Всё начало меняться с приходом экономического кризиса 1900-1903 годов.
[…] законом 2 июня 1897 г. Был сокращён рабочий день. Закон этот явился результатом бурных рабочих стачек, охвативших в Петербурге несколько десятков тысяч ткачей. Но в законе этом была маленькая запятая: сверхурочная работа не была уничтожена совершенно, а разрешалась в некоторых необходимых для производства случаях. Через некоторое время последовало дальнейшее постановление, которым законное применение сверхурочных работ ещё более расширялось. Словом, правительство всё более и более стало почему-то напирать на сверхурочные работы. И эти работы стали всего более применять в широких размерах как раз на казённых заводах. (см. брошюру тут).
В начале рабочие Обуховского завода радовались сверхурочным, так как они способствовали высоким заработкам (чуть ли не в два раза, чем прежде). Однако время шло, расценки рабочего труда снижались, а сверхурочные (их называли ночными) как были, так и остались.
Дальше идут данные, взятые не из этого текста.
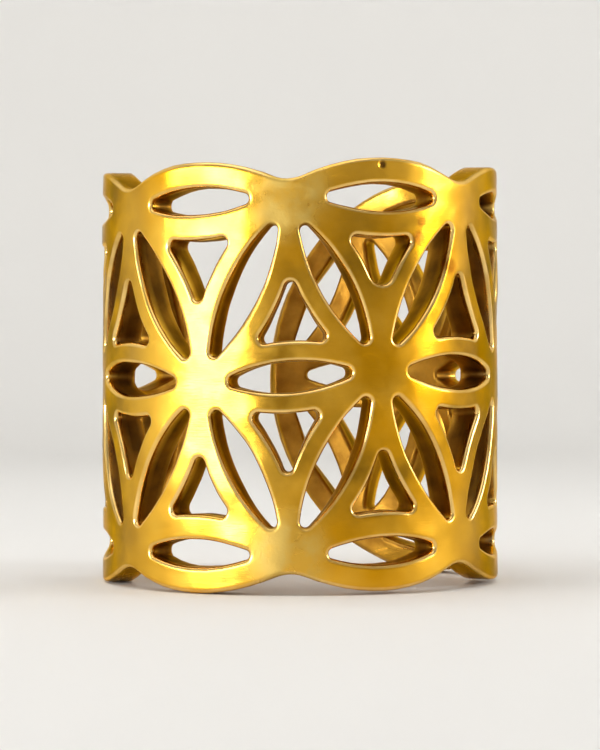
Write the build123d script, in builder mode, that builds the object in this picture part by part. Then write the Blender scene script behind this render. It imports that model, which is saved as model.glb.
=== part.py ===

Дошло до того, что за 17-часовую смену рабочие начали получать столько же, сколько получали до закона от 2 июня за 12-часовую.
В связи с тем, что рабочие начали уклоняться от ночных, вышло заводское постановление об обязательных сверхурочных не менее 3-х раз в неделю. Ситуацию со сверхурочными была использована агитаторами, склоняющими рабочих на забастовку.
Положение со сверхурочными было важным, но не единственным мотивом для роста недовольства рабочего класса.
Например, участник Обуховской обороны Владимир Пернафорт в статье «7 мая 1901 года на Обуховском заводе» писал:
Тяжело было материальное положение рабочих Обуховского завода. Жалкая оплата труда неквалифицированных рабочих, как-то: чернорабочих, крановщиков и других, получавших в месяц около 15 рублей. В то время даже машинисты получали от 70 до 80 копеек в день. Ко всему этому надо ещё прибавить грубое отношение как высшей, так и низшей администрации. Особенно отличились помощник начальника Иванов, он же «Маргаритка», прозванный так рабочими [и прочие].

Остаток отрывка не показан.